Thanksgiving Without My Son
I know I’m supposed to be thankful…that’s the Christian way, right?
This thanksgiving I’m supposed to act like my son didn’t die and like I’m not grieving and like I’m okay just so I don’t make anyone around me uncomfortable.
I know death makes most people so uncomfortable, so anxious and they never know what to say or how to act. This is why I’m so vocal about baby death (early pregnancy loss, stillbirth, infant loss).
Back Story
I’ve been vocal since after my first miscarriage, back in 2018. After I got out of what was the darkest days of my life, at the time, I started sharing about miscarriage on my social media.
I didn’t realize how taboo it was until it happened to me, until I found myself feeling so alone, lost, frozen with pain…until I saw how uncomfortable my loved ones were when we even got close to the topic.
The Lord made it clear then that I was to be a voice, at the very least for those around me and use my small platform to reach those who are silent (willingly or unwillingly) about their loss/es.
I knew how painful it was to speak about your miscarriage, so I knew and understood why some women stay silent.
As I began to share statistics, information and my own journey so many women reached out to me via DM (direct message) with their story. I was astounded as to who reached out to me because I would’ve never guessed it!

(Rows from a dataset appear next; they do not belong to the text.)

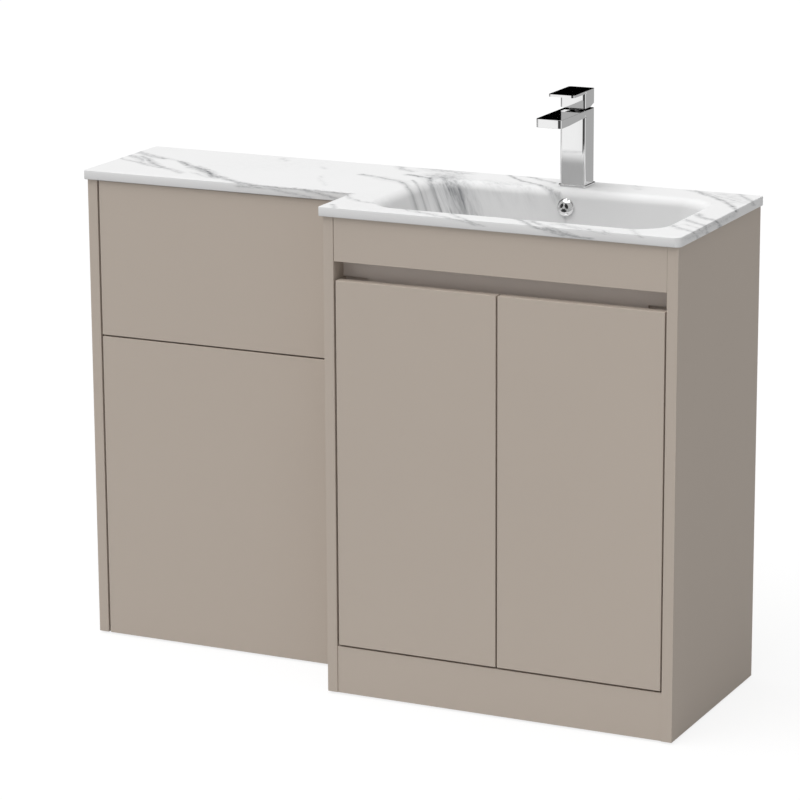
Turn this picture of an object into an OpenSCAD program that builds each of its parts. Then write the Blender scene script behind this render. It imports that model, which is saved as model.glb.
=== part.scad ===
// Bathroom furniture in two joined units: a shallow toilet unit on the left and a
// deeper basin unit on the right, under one moulded worktop with its own bowl.
// X runs to the right, the fronts face minus Y and Z runs up from the floor.

/* [Units] */
// Width of the toilet unit
wc_w = 500; // [460:5:600]
// Depth of the toilet unit
wc_d = 240; // [215:5:280]
// Width of the basin unit
basin_w = 600; // [590:5:700]
// Depth of the basin unit
basin_d = 362; // [356:1:420]
// Height of both units without the worktop
carcass_h = 792; // [770:1:860]
// Thickness of the carcass boards
board_t = 18; // [16:1:20]
// Thickness of the glides under the gables
glide_t = 3; // [2:0.5:5]
// Diameter of a glide
glide_dia = 14; // [10:1:15]
// Height of the upright rails at the back
rail_h = 80; // [60:5:90]

/* [Fronts] */
// Thickness of the doors, the fascia and the toilet unit's panels
front_t = 18; // [18:0.5:20]
// Gap between one front and the next
gap = 2.5; // [2.2:0.1:4]
// Height of the plinth's top edge
plinth_h = 82; // [70:1:120]
// How far the plinth stands back from the gables' front edges
plinth_setback = 1.5; // [0:0.5:5]
// Gap between the plinth and the doors
foot_gap = 3; // [2:0.5:5]
// Height of the fascia
fascia_h = 71.5; // [60:0.5:80]
// Height of the finger recess over the doors
recess_h = 30.5; // [25:0.5:36]
// Depth of the finger recess
recess_d = 35; // [32:0.5:38]
// Thickness of the profile that closes the recess
recess_rail_t = 12; // [8:1:13]
// How far that profile's lip lies under the doors' top edges
lip_drop = 12; // [10:1:16]
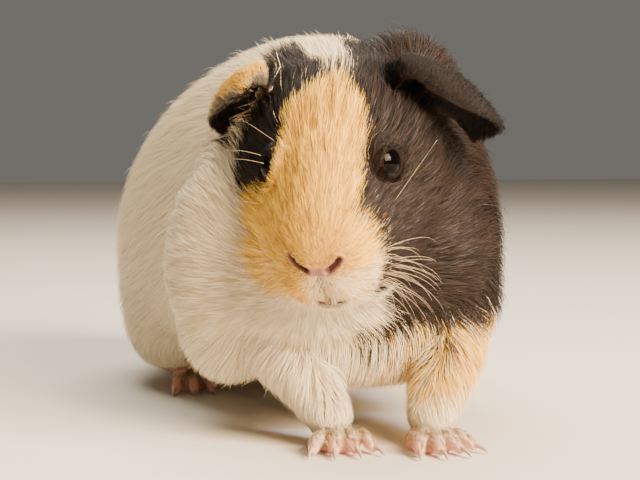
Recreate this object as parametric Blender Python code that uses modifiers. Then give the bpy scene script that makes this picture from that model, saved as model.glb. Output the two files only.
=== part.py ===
"""A life-size short-haired guinea pig, standing with its head turned to its right.

The animal is modelled whole, out to the tips of its coat: a trunk, a head, a neck and four legs are
lofted, fused and smoothed, and the body is then parted into named pieces with thin cuts. Eyes, ears,
toes and claws are made on their own and let into the body. It faces -Y, +X is its own left side, and
the floor is at z = 0. Lengths are in millimetres until a mesh is made, and in metres from there on.
"""

import math

import bmesh
import bpy
import numpy as np
from mathutils import Matrix, Vector

MM = 0.001
GAP = 0.3  # clearance between neighbouring pieces

# The working frame has its origin on the floor between the front paws. The finished object's origin
# is at the bottom centre of its box, so everything is moved by this much at the end.
BOX_CENTRE = (0.75, 82.5)

# Trunk, from the chest back to the rump: distance back, sideways place of the spine, half width,
# height of the back, height of the belly, and roundness of the upper half (1 is an ellipse, less is
# boxier, more is peaked).
TRUNK = (
    (9, 0, 0, 50, 50, 0.9),
    (13, 1, 26, 72, 26, 0.9),
    (26, 3, 39, 92, 13.5, 0.9),
    (48, 6, 46, 107, 11, 0.9),
    (76, 5, 49, 114, 10, 0.95),
    (106, 1, 52, 112, 8, 1),
    (136, -2, 50, 102, 7, 1),
    (162, -6, 39, 83, 12, 1),
    (177, -8, 23, 67, 26, 1),
    (182, -9, 0, 48, 48, 1),
)
TRUNK_WIDEST = 0.42  # share of the height at which the trunk is widest
TRUNK_UNDER = 0.8  # roundness of the lower half

# Head, from the nose tip back to the nape, in the same way but in the head's own frame.
HEAD = (
    (0, 0, 0, -4, -4, 0.9),
    (2.2, 0, 8.5, 4.0, -15, 0.9),
    (8, 0, 14, 9.0, -24, 0.95),
    (17, 0, 18.5, 13.5, -29, 1.1),
    (29, 0, 24, 18.5, -33, 1.3),
    (42, 0, 28.5, 22.0, -36, 1.1),
    (56, 0, 30, 23.5, -36, 0.8),
    (70, 0, 27, 20.0, -29, 0.8),
    (82, 0, 0, -2, -2, 0.8),
)
HEAD_WIDEST = 0.4
HEAD_UNDER = 0.9
NOSE_TIP = (-22.5, -15.0, 52.5)
HEAD_TURN = 23  # degrees, nose towards the animal's right
HEAD_PITCH = 32  # degrees, nose down
HEAD_ROLL = 3  # degrees, crown towards the animal's right

# Neck: a thick stretch from the back of the head into the shoulders.
NECK_START = (0, 50, -5)  # in the head's frame
NECK_END = (9, 76, 68)
NECK_RADII = (29, 43)

EYE = (12.4, 31, 6.2)  # centre in the head's frame, mirrored for the other side
EYE_RADIUS = 5.7
SOCKET_GAP = 2 * GAP

# Forelegs: the route from inside the chest to the wrist, and the radius at each point.
FORELEG = {
    "left": ((27, 31, 33, 14), (25, 25, 24, 12.2), (20, 16, 14.5, 8.6), (14.5, 8, 7, 6.2)),
    "right": ((-25, 36, 33, 14), (-20.5, 29, 24, 11.8), (-14.5, 21, 14.5, 8), (-11.5, 15, 7, 6)),
}

# Masses of shoulder and haunch: centre and half sizes, left side.
SHOULDER = ((31, 46, 46), (20, 24, 34))
HAUNCH = ((34, 124, 31), (17.5, 32, 27.5))
RUFF = ((21, 50, 82), (22, 24, 34))  # the fur that stands up where the turned neck is stretched

# Feet: place of the sole's middle, with the turn outwards in degrees, and its half width, half length
# and height.
FOREFOOT = {"left": (12.8, 4.5, 9), "right": (-10.4, 11.5, -6)}
HINDFOOT = {"left": (33, 126, 10), "right": (-29, 122.5, -6)}
FORE_SOLE = (6.4, 7.6, 6.4)
HIND_SOLE = (6.2, 19.0, 6.5)
SOLE_LIFT = 0.2  # height of the sole's widest line, as a share of the foot's height
# Toes: place across the foot, turn in degrees and length.
FORE_TOES = ((-5.3, -26, 5.8), (-1.75, -8, 7.4), (1.75, 8, 7.4), (5.3, 26, 5.8))
HIND_TOES = ((-4.1, -12, 9.0), (0, 0, 10.5), (4.1, 12, 9.0))
TOE_ROOT = {"forefoot": -3.5, "hindfoot": -13}  # where the toes leave the foot's middle
TOE_RADIUS = {"forefoot": 1.55, "hindfoot": 1.75}
# Course of a toe: share of its length, height over the floor, and share of its radius.
TOE_PROFILE = ((-0.35, 3.4, 0.9), (0.3, 3.7, 1.0), (0.75, 2.4, 1.0), (1, 1.4, 0.85))
CLAW_LENGTH = 3.0
CLAW_RADIUS = 0.8
CLAW_RISE = 0.2  # how far a claw's root is over the middle of the toe's tip
CLAW_ARCH = 0.1
CLAW_FALL = 1.1
CLAW_TAPER = (1, 0.75, 0.3)  # radius at its root, middle and tip

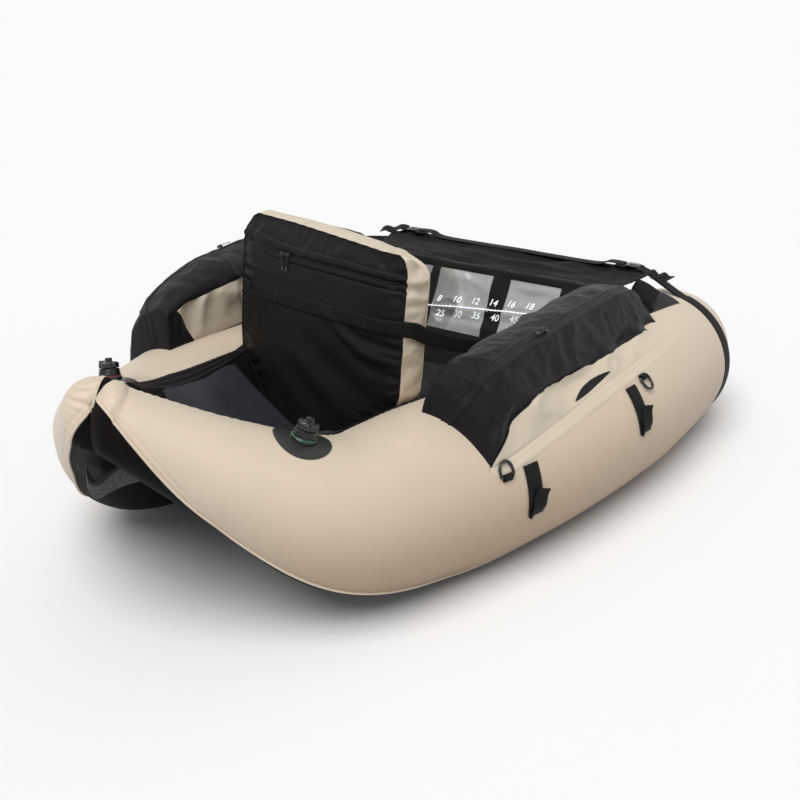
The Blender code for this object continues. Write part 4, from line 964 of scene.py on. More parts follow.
# %% Cargo deck and seat sling
rows = []
for share in np.linspace(0, 1, 60):
    y = -0.698 + share * (-0.297 + 0.698)
    edge = float(np.interp(y, (-0.698, -0.60, -0.53, -0.477, -0.386, -0.30),
                           (0.322, 0.337, 0.322, 0.304, 0.298, 0.294)))
    drop = float(np.interp(y, (-0.698, -0.60, -0.53, -0.42, -0.30), (0.020, 0.062, 0.085, 0.090, 0.110)))
    rows.append((y, edge - drop, edge))
deck = between_tubes("deck", rows, deck_cloth, lambda across: across ** 1.15, deck_relief, skew=-0.30)
sling_rows = [(-0.330 + share * 0.515, 0.125, 0.200) for share in np.linspace(0, 1, 50)]
sling = between_tubes("sling", sling_rows, black,
                      lambda across: np.clip((across - 0.4) / 0.6, 0, 1) ** 1.3,
                      lambda grid: 0.0006 * fuzz(grid, 12.0, 9.0, 2) - 0.0006)
for piece, node, size, cut in ((deck, "cargo_deck", (0.46, 0.43), 0.162),
                               (sling, "seat_sling", (0.50, 0.52), 0.240)):
    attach(piece, "hull")
    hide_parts(node)
    print(piece.name, "is cut from", size, "m")


# %% [markdown]
# ## Cushions full of air
# Seat and backrest are boxes of cloth with a bladder inside: a front, a back and a side panel sewn between
# them. Smoothing a box would lose its seams, so the sewn box is made first, with its measured creases. The
# cloth then gets a little spare length and air pressure while its seams are held, and swells as a real one.

# %% Air in a cushion
def swell_under_air(thing, pinned, pressure, spare, cap, frames=20):
    """Lets cloth with a little spare length fill with air between its sewn seams."""
    mesh = thing.data
    before = np.empty(len(mesh.vertices) * 3)
    mesh.vertices.foreach_get("co", before)
    before = before.reshape(-1, 3)
    group = thing.vertex_groups.new(name="sewn")
    group.add([int(index) for index in pinned], 1.0, "REPLACE")
    sim = thing.modifiers.new("air", "CLOTH")
    settings = {"quality": 5, "mass": 0.2, "use_pressure": True, "uniform_pressure_force": pressure,
                "tension_stiffness": 25.0, "compression_stiffness": 25.0, "bending_stiffness": 0.15,
                "air_damping": 2.0, "shrink_min": -spare, "shrink_max": -spare,
                "vertex_group_mass": "sewn", "pin_stiffness": 1.0}
    for key, value in settings.items():
        setattr(sim.settings, key, value)
    sim.settings.effector_weights.gravity = 0.0
    sim.collision_settings.use_collision = False
    sim.point_cache.frame_start = 1
    sim.point_cache.frame_end = frames
    for step in range(1, frames + 1):
        scene.frame_set(step)
    graph = bpy.context.evaluated_depsgraph_get()
    settled = thing.evaluated_get(graph).to_mesh()
    after = np.empty(len(settled.vertices) * 3)
    settled.vertices.foreach_get("co", after)
    thing.evaluated_get(graph).to_mesh_clear()
    move = after.reshape(-1, 3) - before
    size = np.linalg.norm(move, axis=1, keepdims=True)
    move *= np.minimum(1.0, cap / np.maximum(size, 1e-9))
    thing.modifiers.remove(sim)
    thing.vertex_groups.remove(group)
    mesh.vertices.foreach_set("co", (before + move).ravel())
    mesh.update()
    scene.frame_set(1)


# %% Cut of a cushion
def cushion_mesh(name, matrix, half_width, height, gusset, side_bulge, front, back, materials, counts,
                 gusset_relief=None, drops=None, spread=None):
    """A boxed cushion: a face on each side of a gusset, one closed skin.

    half_width gives the half width at a height, and front and back the heights of the faces. drops is
    how far the top edge of each hangs below that, and spread how much wider the left half is.
    """
    cols, rows, steps = counts
    u, v = np.meshgrid(np.linspace(-1, 1, cols), np.linspace(0, 1, rows))
    x = u * half_width(v)
    y = v * height
    verts, faces, slots = [], [], []
    faces_of = {}
    for which, face in (("front", front), ("back", back)):
        start = len(verts)
        sunk = 0.0 if drops is None else v ** 8 * np.interp(x, *drops[which])
        wide = x if spread is None else x * (1 + spread * smoothstep(v, 0.30, 0.50) * (x < 0))
        verts += np.stack([wide, y - sunk, face(x, y, u, v)], axis=2).reshape(-1, 3).tolist()
        flip = which == "back"
        for quad in grid_faces(rows, cols, flip=flip):
            faces.append(tuple(index + start for index in quad))
            slots.append(0 if which == "front" else 1)
        faces_of[which] = start
    border = [(0, col) for col in range(cols)] + [(row, cols - 1) for row in range(1, rows)]
    border += [(rows - 1, col) for col in range(cols - 2, -1, -1)]
    border += [(row, 0) for row in range(rows - 2, 0, -1)]
    index_of = [row * cols + col for row, col in border]
    fronts = np.array([verts[faces_of["front"] + index] for index in index_of])
    backs = np.array([verts[faces_of["back"] + index] for index in index_of])
    middle = fronts.mean(axis=0)
    edge = np.roll(fronts, -1, axis=0) - np.roll(fronts, 1, axis=0)
    out = np.cross(edge, (0, 0, 1.0))
    out /= np.maximum(np.linalg.norm(out, axis=1, keepdims=True), 1e-9)
    out *= np.sign(np.sum(out * (fronts - middle), axis=1, keepdims=True))
    rings = [[faces_of["front"] + index for index in index_of]]
    for step in range(1, steps):
        share = step / steps
        points = fronts + (backs - fronts) * share
        swell = side_bulge * math.sin(math.pi * share) ** 0.7
        points = points + out * swell
        if gusset_relief is not None:
            points = points + out * gusset_relief(points, share)[:, None]
        rings.append(list(range(len(verts), len(verts) + len(points))))
        verts += points.tolist()
    rings.append([faces_of["back"] + index for index in index_of])
    count = len(index_of)
    for low, high in zip(rings, rings[1:]):
        for step in range(count):
            after = (step + 1) % count
            faces.append((low[after], low[step], high[step], high[after]))
            slots.append(gusset)
    points = np.array(verts) @ np.array(matrix.to_3x3()).T + np.array(matrix.translation)
    thing = build(name, points, faces, materials, slots=slots, sharp=60)
    seams = rings[0] + rings[-1]
    return thing, seams, fronts, backs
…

I’ll forever be grateful to those who were brave enough to open up about such a painful and very private moment in their life. Those who shared their story, their struggles and the fact that they were thankful I gave them the space to share their story.
This, this confirmed what the Lord directed me to do. It showed me WHY I needed to be vocal, why I needed to be a voice.
Never in a million years would I have imagined I’d lose a third baby, and never in a million years did I imagine losing my son so close to his due date.
Even though I’ve been angry at God (future blog on this!), and, even though I don’t believe there is purpose in my son dying, I wholeheartedly believe my life, my stories, my journey have purpose.
I have seen the love and embrace my story has provided for many women and I pray I’m able to reach as many as those who need it.
Thankful
I know you probably didn’t expect this blog to go this direction, but, I needed to give you a background story as to why I’m thankful this Thanksgiving year.
Through the massive pain, the gaping hole in my heart, the emptiness, the heartache of the death of my son Luca, I’m thankful.
I’m thankful for my baby Luca’s life.
I’m thankful I will forever be the only person in this world who got to hold him his entire life.
I’m thankful I got to feel all of his kicks.
I’m thankful I got to meet him and see his beautiful face.
I’m thankful I have pictures to remind me of him and I’ll get to show his future siblings.
I’m thankful he will always know how much mama and papa love him.
I’m thankful I got to say goodbye to him.
I’m thankful for my light, my miracle, my first-born, my world, my Luca.
Happy Thanksgiving mi niño 💚
To those who walk this loss journey, I hope you find what you’re thankful for and I hope that it will help sustain you 🌻
I’m thankful for YOU.
I’m thankful you’re here.
Im thankful I have people in my community who understand.